Previously, non-Kashmiris could not purchase land and permanently settle in the region. But those restrictions have been rescinded by India, along with the state’s law-making powers. The government claims the changes will open up Kashmir to development and fuel economic growth. But critics, like Indian author Siddhartha Deb, argue that this is a smokescreen.

"The BJP government led by Modi has, whenever convenient, disguised its violently sectarian and authoritarian agenda under the guise of economic development,” said Deb. “It is now into its second term of governance in India with little to show in the way of development but much to demonstrate on unending violence and, especially, the targeting of India's varied Muslim population.”

In the midst of the Kashmir crisis, Modi’s government has also deprived almost two million people living in Assam, most of them Muslims, of their citizenship. Authorities argue that illegal immigration necessitated the checks, but human rights groups say it has disenfranchised ethnic Bengalis who have lived in India their entire life.

[The Indian government] is sending a signal to Indian Muslims that they are second-class citizens

Priyamvada Gopal, reader at University of Cambridge

“It seems quite clear that this is the first formal step towards a Hindu Rashtra or Hindu nation,” said University of Cambridge academic Priyamvada Gopal. “It is also, as many have noted, a means of sending a signal to Indian Muslims that they are second-class citizens who may remain and exist only on terms dictated by the majority.”

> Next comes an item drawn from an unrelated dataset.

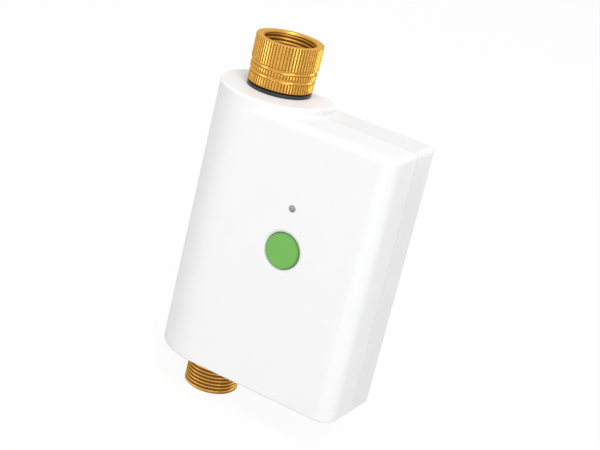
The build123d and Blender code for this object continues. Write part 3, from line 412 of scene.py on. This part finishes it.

Kashmiris worry that their religious freedom could be undermined if Hindu mass migration renders them a minority in the state. Many residents in the valley are scared that they will not be able to pray in the mosques. Manzoor, a researcher from Srinagar, recalls hearing the Muslim call to prayer on the night that the news broke and wondering if it might be silenced in the future.

The widespread fear and intimidation in Kashmir has altered how residents view themselves. “You look out at the valley and you think this is not your home anymore,” said Samia. “The intimate sense of knowing home no longer exists.”

*Some names have been changed to protect identities.